- Born: Jacques Perconte 23 October 1974 (age 51) Grenoble, France
- Known for: film, new media art, internet art, video art, digital technology
- Website: www.jacquesperconte.com

= Jacques Perconte =

Jacques Perconte is a French Filmmaker and new media artist born 1974 and living in Paris. His last artwork After the fire travelled all over the world. Since 1999 his films and new media projects explore the digital medium. He started to use video compression artifacts as the centre of his technic in 2002.

==Life==

" As nothing in the machine is alien to Jacques Perconte, he knows how to push it beyond its limits, how to think and create with its flaws. After him, the digital machinery is not faithful to the world because it can record its appearance, but because it can perceive its vibrations (in particular its chromatic ones), which are not mimetic, but analogous to the vibrations of reality. After more than twenty films and many monographic exhibitions, he still declares : 'I don't search, I venture !' "
Nicole Brenez, historian of cinema, Cinémathèque Française.

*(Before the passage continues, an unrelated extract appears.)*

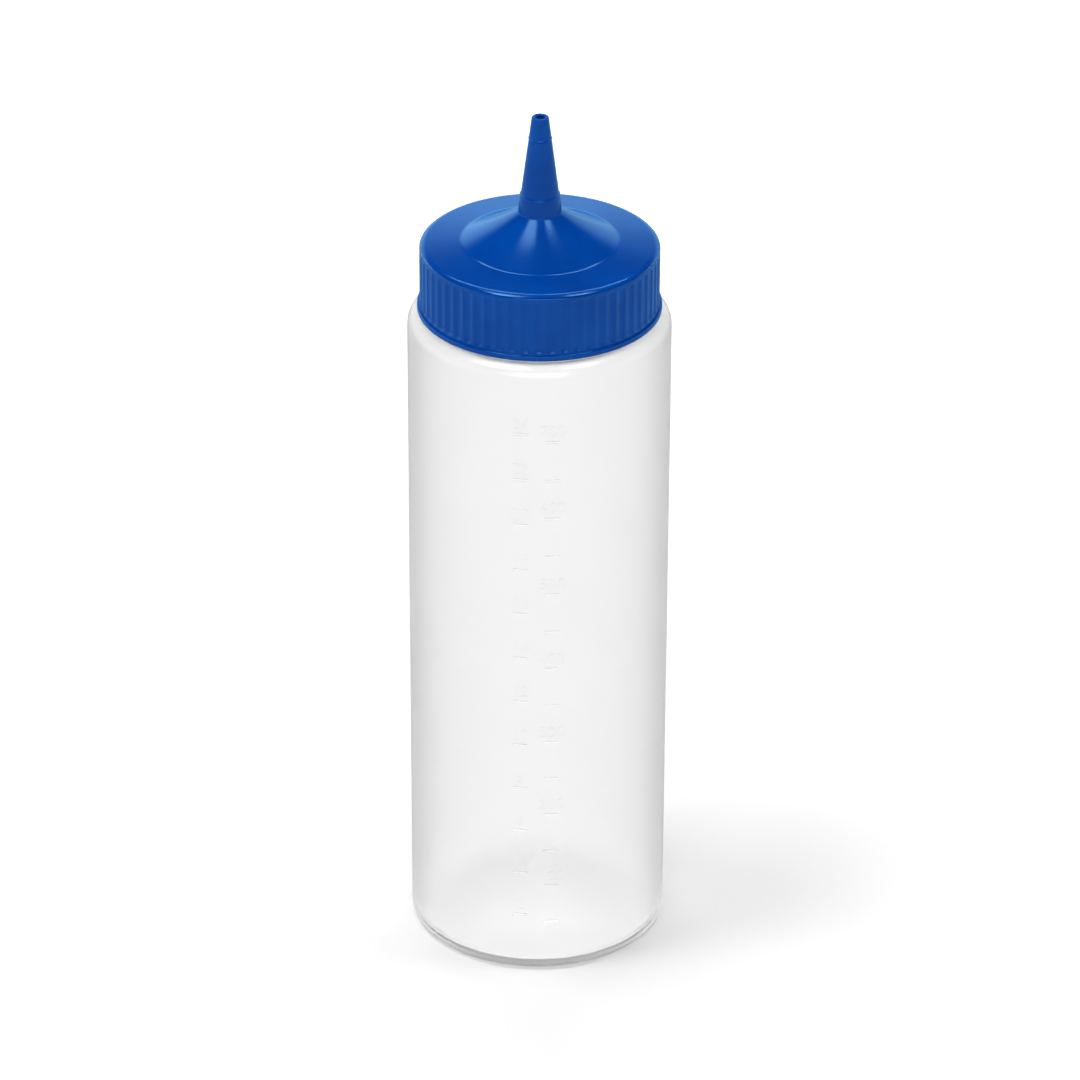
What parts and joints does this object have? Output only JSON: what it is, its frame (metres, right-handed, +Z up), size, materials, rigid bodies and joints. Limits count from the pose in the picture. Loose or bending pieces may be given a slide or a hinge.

Born in 1974 in Grenoble (France), Jacques Perconte lives and works in Paris. He is well known as one of the pioneers of French internet art. He is among the first artists to have worked on compression codecs.
Jacques made his debuts with internet and video art. His first films date back from 1995 and his first internet artworks from 1996. The website technart.net is the core of his work, showcasing all his activities (notes, articles, performances... the web is endless).
He frequently works with other artists, including Michel Herreria (painter), Didier Arnaudet (poet), Marc Em (musician), Hugo Verlinde (film maker), Léos Carax dans Holy Motors, Jean-Benoit Dunckel, Julie Rousse, Eddie Ladoire, Simonluca Laitempergher, Hélène Breschand, Jean-Jacques Birgé, Vincent Segal, Antonin-Tri Huang et Jeff Mills.

Even though his works become less and less theoretical, the relation between form and substance remains crucial. Jacques Perconte works on the forms of fiction on various medias as well as a formal research, focused on the body and the landscape.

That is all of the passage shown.